Iñárritu sömürgeciliğin bitmediğinin, farklı şekillerde devam ettiğinin altını çizmekten geri durmuyor. Sömürgecilere vururken Meksika yönetimini ve burjuvazisini de es geçmiyor. Amerika’da ve farklı yerlerde ırk ayrımına uğrayan Meksikalıların, Meksika’da da sınıf ayrımına uğradığını göstermekten çekinmiyor. Plajda geçerli olan “Hizmetçiler giremez” kuralı en bariz örneği.
Filmde hem düne hem de bugüne dair sorgulanmayan hiçbir şey yok neredeyse. Silverio ve ailesinin Amerika’ya dönerken havaalanından tüm yolcuların askeri bir nizamla geçişi, ailenin yine Latin Amerika görünümlü bir görevli tarafından ırkçılığa uğramaları ve bu muameleyi şikayet ettikleri başka bir görevlinin Uzak Doğulu olması da manidar.

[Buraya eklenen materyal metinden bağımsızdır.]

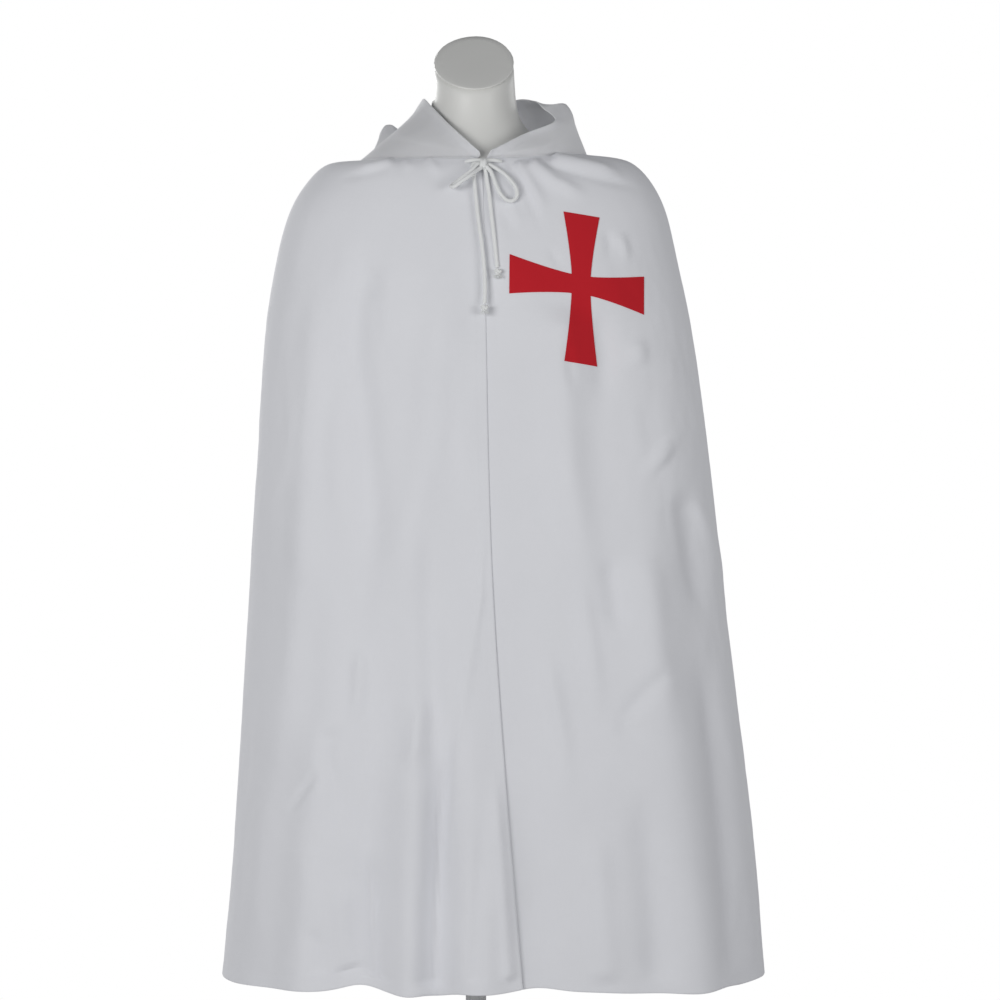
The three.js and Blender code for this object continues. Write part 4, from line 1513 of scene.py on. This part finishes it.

Bu kadar ağır sorunu izleyiciyi bunaltmadan vermeyi de ancak Iñárritu başarabilirdi.
Bardo, bir hesaplaşmanın filmi. Silverio’nun tarihle, ailesiyle, kendisiyle, dünya düzeniyle, günümüzle bir hesaplaşması. Müthiş bir teknik ustalıkla çekilmiş bu hesaplaşmayı keşke Netflix’te değil de dev ekranlı bir salonda izlememiz mümkün olsaydı.
Roza Alkan
Sonsuz teşekkürler sevgili Roza Alkan, havada kalan bir çok sahne yerine oturdu. Bir kez daha seyredeceğim, yazdıklarınızın yardımıyla daha iyi anlayacağım kesin. Sağolun.
Teşekkür ederim, mahcup ettiniz. Sevgiler.